As we cede more of our daily decisions to AI, what are we really giving up? Do AI systems have biases? If AI models are developed by data scientists whose personality, interests and values may be different than an agricultural worker or a factory worker, how will that influence the AI results? What data is being used to train the AI model? Does it make a difference if the data is from China or the United Kingdom?
The story of Solomon is a cautionary tale. He built a magnificent kingdom, but the kingdom imploded due to his own sins and it was followed by an era of violence and social unrest. “The gift of wisdom was squandered, and society paid the price”
The Introduction to this book ends with this statement.
‘Humanity’s innate undaunted desire to explore, develop, and advance will continue to spawn transformative new applications of artificial intelligence. The genie is out of the bottle, despite the unknown risks and rewards that might come of it.

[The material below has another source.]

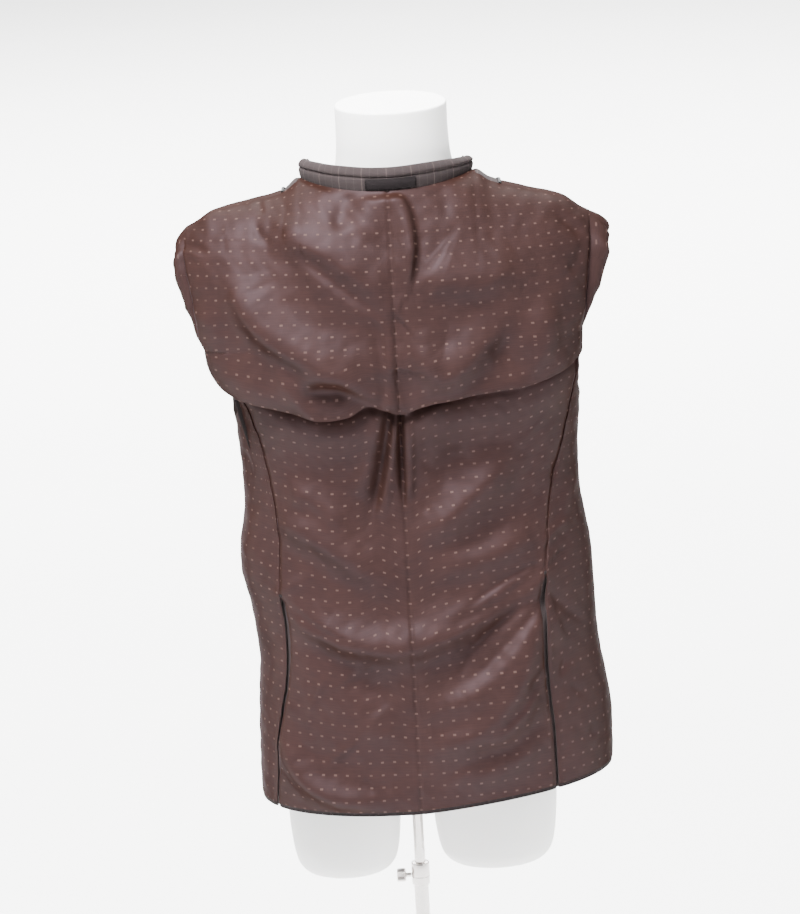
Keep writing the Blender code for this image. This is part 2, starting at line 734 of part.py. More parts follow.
def neck_seam(turn):
    """The back neck seam. turn is -90 to 90 degrees, from the left shoulder to the right."""
    angle = np.radians(turn)
    bow = np.cos(angle) ** (2 * NECK_BOW)
    side = np.where(np.asarray(turn) < 0, SHOULDER["left"][0], SHOULDER["right"][0])
    x = CENTRE_X + NECK_HALF_WIDTH * np.sin(angle)
    y = SHOULDER_Y[0] - SHOULDER_GAP / 2 - NECK_BACK_DEPTH * bow
    z = side - (side - NECK_BACK_Z) * bow
    out = np.stack([np.sin(angle) / NECK_HALF_WIDTH, -np.cos(angle) / NECK_BACK_DEPTH, 0 * bow], -1)
    return np.stack([x, y, z], -1), out / np.linalg.norm(out, axis=-1, keepdims=True)


def front_neck_seam(side):
    """The neck seam on a front, from near the shoulder down along the roll line."""
    level = 2 - np.array(COLLAR_DROPS)
    angle = front_angle(side, roll_distance(level), level)
    points = body(angle, level)
    points[:, 0] -= side * 0.0006
    out = np.stack([np.full(len(level), side * 1.0), 0.35 + 0 * level, 0 * level], -1)
    return points, out / np.linalg.norm(out, axis=-1, keepdims=True)


def collar(finish):
    """The collar: the stand faces out and the fall is folded down inside it."""
    half = np.array(COLLAR_TURNS, float)
    turn = np.concatenate([-half[:0:-1], half])
    seam, out = neck_seam(turn)
    left, left_out = front_neck_seam(LEFT)
    right, right_out = front_neck_seam(RIGHT)
    seam = np.concatenate([left[::-1], seam, right])
    out = np.concatenate([left_out[::-1], out, right_out])
    ends = np.array(COLLAR_DROPS) / COLLAR_END
    tall = np.concatenate([1 - 0.6 * ends[::-1], np.ones(len(turn)), 1 - 0.6 * ends])
    rows = [
        seam - out * inward + np.array([0, 0, 1.0]) * (up * tall)[:, None]
        for inward, up in zip(COLLAR_PROFILE["in"], COLLAR_PROFILE["up"])
    ]
    grid = np.array(rows)
    normal = np.cross(np.gradient(grid, axis=1), np.gradient(grid, axis=0))
    normal /= np.linalg.norm(normal, axis=-1, keepdims=True)
    return wall("collar", grid, grid - normal * COLLAR_CLOTH, finish)


LABEL_SIZE = (0.054, 0.0130)
LABEL_MIDDLE = 0.009
LABEL_CLOTH = 0.0008
LABEL_LIFT = 0.0008


def label(finish):
    """The blank woven label on the stand, laid on the collar's own points and moved out."""
    half = LABEL_SIZE[0] / 2
    reach = np.linspace(LABEL_MIDDLE - half, LABEL_MIDDLE + half, 7)
    seam, out = neck_seam(np.degrees(np.arcsin((reach - CENTRE_X) / NECK_HALF_WIDTH)))
    rows = []
    for up in np.linspace(0.0012, LABEL_SIZE[1], 4):
        inward = np.interp(up, COLLAR_PROFILE["up"][:5], COLLAR_PROFILE["in"][:5])
        rows.append(seam + np.array([0, 0, up]) - out * inward)
    inner = np.array(rows) + out * LABEL_LIFT
    return wall("label", inner + out * LABEL_CLOTH, inner, finish)


# ---------------------------------------------------------------- turned pieces


def turned(name, profile, finish, place=(0, 0, 0), across=None, sides=32):
    """A closed shape turned about Z from (radius, height) points, then laid along another axis."""
    ring_angle = np.linspace(0, 2 * np.pi, sides, endpoint=False)
    points, faces, rings = [], [], []
    for radius, z in profile:
        if radius == 0:
            rings.append([len(points)])
            points.append((0, 0, z))
        else:
            rings.append(list(range(len(points), len(points) + sides)))
            points += [(radius * math.cos(a), radius * math.sin(a), z) for a in ring_angle]
    closed = rings + ([rings[0]] if len(rings[0]) > 1 else [])
    for low, high in zip(closed, closed[1:]):
        for k in range(sides):
            quad = [low[k % len(low)], low[(k + 1) % len(low)], high[(k + 1) % len(high)], high[k % len(high)]]
            faces.append(tuple(dict.fromkeys(quad)))
    points = np.array(points)
    if across == "x":
        points = points[:, [2, 1, 0]]
    if across == "y":
        points = points[:, [0, 2, 1]]
    return add_mesh(name, points + np.array(place), faces, finish)


BUTTON_RADIUS = 0.0100
BUTTON_THICK = 0.0034
BUTTON_HEIGHTS = {"button_top": 1.092, "button_low": 0.992}


def buttons(finish):
    """The two front buttons, on the shell side, between the fastened fronts and the form."""
    r, t = BUTTON_RADIUS, BUTTON_THICK
    for name, z in BUTTON_HEIGHTS.items():
        profile = [(0, 0), (r - 0.0012, 0), (r, 0.0012), (r, t - 0.0009), (r - 0.0009, t)]
        profile += [(r - 0.0026, t), (r - 0.0040, t - 0.0009), (0, t - 0.0009)]
        front = float(smooth(np.array(z), SECTIONS["z"], SECTIONS["front"]))
        inwards = [(radius, -height_) for radius, height_ in profile]
        y = front - UNDER_FRONT_INSET - CLOTH - 0.0012
        turned(name, inwards, finish, (CENTRE_X, y, z), "y", 20)


# ---------------------------------------------------------------- form and stand

# The torso's level sections: centre, half width, back and front reach.
FORM_SECTIONS = table(
    "z      centre half   back   front",
    (0.800, 0.000, 0.060, 0.050, 0.040),
    (0.812, 0.002, 0.118, 0.080, 0.068),
    (0.850, 0.003, 0.136, 0.095, 0.084),
    (0.910, 0.003, 0.138, 0.098, 0.088),
    (0.980, 0.003, 0.136, 0.092, 0.088),
    (1.060, 0.002, 0.131, 0.081, 0.088),
    (1.130, 0.002, 0.130, 0.077, 0.092),
    (1.200, 0.002, 0.140, 0.084, 0.098),
    (1.270, 0.003, 0.152, 0.096, 0.103),
    (1.330, 0.004, 0.162, 0.098, 0.100),
    (1.380, 0.005, 0.168, 0.092, 0.086),
    (1.412, 0.006, 0.163, 0.079, 0.069),
    (1.430, 0.008, 0.145, 0.068, 0.058),
    (1.443, 0.010, 0.120, 0.060, 0.053),
    (1.455, 0.012, 0.090, 0.056, 0.051),
    (1.470, 0.0135, 0.0700, 0.0540, 0.0520),
    (1.490, 0.0135, 0.0630, 0.0530, 0.0550),
    (1.520, 0.0135, 0.0605, 0.0530, 0.0580),
    (1.5525, 0.0135, 0.0605, 0.0530, 0.0590),
)
FORM_SIDES = 26
CAP_TILT = 0.080
STUMPS = {
    "stump_left": ((-0.081, 0.000), 0.063, 0.052, 0.683),
    "stump_right": ((0.088, 0.004), 0.070, 0.052, 0.684),
}
STUMP_TOP = 0.880

ROD_RADIUS = 0.0060
ROD_TOP = 0.850
ROD_FOOT = 0.330
TUBE_RADIUS = 0.0080
TUBE_BORE = 0.00608
TUBE_TOP = 0.684
CLAMP_Z = (0.664, 0.690)
CLAMP_RADIUS = 0.0102
BASE_RADIUS = 0.165
BASE_THICK = 0.007
SOCKET_GAP = 0.0005


def form_torso(finish):
    """The limbless torso with two thigh stubs, whole and smooth, bored for the rod."""
    turn = np.linspace(0, 2 * np.pi, FORM_SIDES, endpoint=False)
    rows = []
    for z, centre, half, back, front in zip(*(FORM_SECTIONS[k] for k in FORM_SECTIONS)):
        power = 2 / (2.25 - 0.25 * ease((z - 1.42) / 0.05))
        deep = np.where(np.cos(turn) > 0, back, front)
        x = centre + half * np.sign(np.sin(turn)) * np.abs(np.sin(turn)) ** power
        y = -deep * np.sign(np.cos(turn)) * np.abs(np.cos(turn)) ** power
        tilt = CAP_TILT * y * ease((z - 1.515) / 0.03)
        rows.append(np.stack([x, y, z + tilt], -1))
    points = np.concatenate(rows)
    faces = []
    for r in range(len(rows) - 1):
        for c in range(FORM_SIDES):
            nxt = (c + 1) % FORM_SIDES
            low, high = r * FORM_SIDES, (r + 1) * FORM_SIDES
            faces.append((low + c, low + nxt, high + nxt, high + c))
    faces.append(tuple(range(FORM_SIDES)))
    last = (len(rows) - 1) * FORM_SIDES
    faces.append(tuple(range(last, last + FORM_SIDES)))
    torso = add_mesh("form", points, faces, finish)
    for name, ((x, y), half, deep, foot) in STUMPS.items():
        stump = stump_mesh(name, x, y, half, deep, foot, finish)
        combine(torso, stump, "UNION")
    socket = turned(
        "socket", [(0, 0.7), (ROD_RADIUS + SOCKET_GAP, 0.7), (ROD_RADIUS + SOCKET_GAP, ROD_TOP + SOCKET_GAP),
                   (0, ROD_TOP + SOCKET_GAP)], finish, sides=24
    )
    combine(torso, socket, "DIFFERENCE")
    return torso


def stump_mesh(name, x, y, half, deep, foot, finish):
    """A thigh stub: a tapered oval with a rounded end."""
    turn = np.linspace(0, 2 * np.pi, 24, endpoint=False)
    profile = [(0.30, 0.0), (0.62, 0.0030), (0.80, 0.010), (0.90, 0.022), (0.97, 0.050), (1.0, 0.090)]
    profile.append((0.94, STUMP_TOP - foot))
    points, faces = [], []
    for scale, up in profile:
        points += [(x + half * scale * math.sin(a), y - deep * scale * math.cos(a), foot + up) for a in turn]
    for r in range(len(profile) - 1):
        for c in range(24):
            nxt = (c + 1) % 24
            faces.append((r * 24 + c, r * 24 + nxt, (r + 1) * 24 + nxt, (r + 1) * 24 + c))
    faces += [tuple(range(24)), tuple(range((len(profile) - 1) * 24, len(profile) * 24))]
    return add_mesh(name, points, faces, finish)


def combine(target, tool, operation):
    """Joins or cuts with a Boolean, and leaves the tool out of the part."""
    tool.hide_render = True
    tool.display_type = "WIRE"
    modifier = target.modifiers.new(tool.name, "BOOLEAN")
    modifier.operation = operation
    modifier.object = tool


def stand(metal):
    """The rod in the form, and the tube, clamp, screw and foot that it slides in."""
    r = ROD_RADIUS
    turned("rod", [(0, ROD_FOOT), (r - 0.001, ROD_FOOT), (r, ROD_FOOT + 0.001), (r, ROD_TOP), (0, ROD_TOP)],
           metal, sides=24)
    low = BASE_THICK + SEAM_GAP
    turned("tube", [(TUBE_BORE, low), (TUBE_RADIUS, low), (TUBE_RADIUS, TUBE_TOP), (TUBE_BORE, TUBE_TOP)],
           metal, sides=24)
    bore = TUBE_RADIUS + SEAM_GAP
    z0, z1 = CLAMP_Z
    lip = TUBE_TOP + SEAM_GAP
    profile = [(bore, z0), (CLAMP_RADIUS - 0.001, z0), (CLAMP_RADIUS, z0 + 0.001), (CLAMP_RADIUS, z1 - 0.003)]
    profile += [(CLAMP_RADIUS - 0.002, z1), (TUBE_BORE, z1), (TUBE_BORE, lip), (bore, lip)]
    turned("clamp", profile, metal, sides=24)
    shank = [(0, -0.0270), (0.0060, -0.0270), (0.0075, -0.0255), (0.0075, -0.0185), (0.0060, -0.0170)]
    shank += [(0.0026, -0.0165), (0.0026, -0.0106), (0, -0.0106)]
    turned("clamp_screw", shank, metal, (0, 0, (z0 + z1) / 2 - 0.002), "x", 16)
    hub = TUBE_RADIUS + SEAM_GAP
    top = BASE_THICK
    base = [(0, 0), (BASE_RADIUS - 0.001, 0), (BASE_RADIUS, 0.001), (BASE_RADIUS, top - 0.003)]
    base += [(BASE_RADIUS - 0.004, top), (0.0200, top), (0.0180, top + 0.018), (hub, top + 0.020), (hub, top), (0, top)]
    turned("base", base, metal, sides=40)


# ---------------------------------------------------------------- assembly


def main():
    for old in list(bpy.data.objects):
        bpy.data.objects.remove(old)
    lining = material("lining_satin", (0.085, 0.050, 0.046), 0.42)
    wool = material("wool", (0.120, 0.105, 0.105), 0.90)
    trim = material("dark_trim", (0.020, 0.018, 0.020), 0.70)
    skin = material("form_shell", (0.850, 0.840, 0.820), 0.45)
    steel = material("plated_steel", (0.620, 0.600, 0.580), 0.25, 1.0)
    horn = material("button_horn", (0.055, 0.040, 0.034), 0.35)
    for side in (LEFT, RIGHT):
        back_panel(side, lining)
        side_body(side, lining)
        front_panel(side, lining)
        facing(side, wool)
        lapel(side, wool)
        sleeve(side, lining)
        vent_flap(side, wool)
        piping(side, trim)
    collar(wool)
    label(trim)
    buttons(horn)
    form_torso(skin)
    stand(steel)


main()
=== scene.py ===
"""A sport coat turned inside out, lining outermost, on a limbless torso form with its stand.

Metres, +Z up, in the frame's own place. The coat's back faces -Y and the photograph is taken from
there. Left is the form's own left, at -X. The coat is one surface of two parameters, the angle round
it and the level up it, and every panel is a patch of that surface with a wall.
"""

import math

import bpy
import numpy as np
from mathutils import Euler, Matrix, Vector


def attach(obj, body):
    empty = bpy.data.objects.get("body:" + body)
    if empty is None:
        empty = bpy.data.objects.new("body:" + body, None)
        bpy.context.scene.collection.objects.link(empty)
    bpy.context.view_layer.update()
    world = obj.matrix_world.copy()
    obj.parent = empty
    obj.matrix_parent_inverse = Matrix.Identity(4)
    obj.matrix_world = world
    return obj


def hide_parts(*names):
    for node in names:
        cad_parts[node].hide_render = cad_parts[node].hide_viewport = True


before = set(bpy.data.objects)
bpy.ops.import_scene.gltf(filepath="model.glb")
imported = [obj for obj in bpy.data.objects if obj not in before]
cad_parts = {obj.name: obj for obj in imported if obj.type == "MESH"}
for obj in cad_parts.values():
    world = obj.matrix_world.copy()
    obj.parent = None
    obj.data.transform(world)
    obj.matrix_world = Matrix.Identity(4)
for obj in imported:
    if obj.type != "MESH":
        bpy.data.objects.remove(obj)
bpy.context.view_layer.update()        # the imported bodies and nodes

COAT_BODY, STAND_BODY = "dressed_form", "stand"
LEFT, RIGHT = -1, 1
SIDE_NAMES = {LEFT: "left", RIGHT: "right"}

# ---------------------------------------------------------------- camera
# A long lens behind the coat's back, above it and looking down, held a little askew.

AIM = Vector((0.0028, 0.0, 1.16))
CAMERA_BACK = 4.0
CAMERA_PITCH = math.radians(13.5)
CAMERA_ROLL = math.radians(-3.2)

lens = bpy.data.cameras.new("camera")
lens.lens = 147.3
lens.clip_end = 80
camera = bpy.data.objects.new("camera", lens)
camera.matrix_world = (
    Matrix.Translation(AIM + Vector((0, -CAMERA_BACK, CAMERA_BACK * math.tan(CAMERA_PITCH))))
    @ Euler((math.pi / 2 - CAMERA_PITCH, 0, 0)).to_matrix().to_4x4()
    @ Matrix.Rotation(CAMERA_ROLL, 4, "Z")
)
bpy.context.scene.collection.objects.link(camera)
bpy.context.scene.camera = camera

# ---------------------------------------------------------------- studio
# A wide pale floor in a white room, lit by a broad soft box high on the left and a fill on the right.

SOFT_BOXES = (
    ("key_light", (-1.2, -1.75, 5.4), 2.0, 1750),
    ("fill_light", (3.4, -2.8, 2.8), 2.6, 90),
    ("backdrop_light", (0.0, 8.0, 6.5), 9.0, 5000),
)
ROOM_LIGHT = 0.6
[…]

If we endeavor to build a machine that facilitates our higher development -rather than the other way around – we must maintain a focus on the subtle ways AI will transform values, trust, and power. And to do that, we must understand what AI can tell us about humanity itself, with all its rich global diversity, its critical challenges, and its remarkable potential.”
This book was of particular interest to me since Hitachi’s core strategy is around Social Innovation.Where we will operate business to create three value propositions: improving customer’s social values, environmental values, and economic values. In order to do this we must be focused on understanding the transformative power of technologies like AI for good or bad.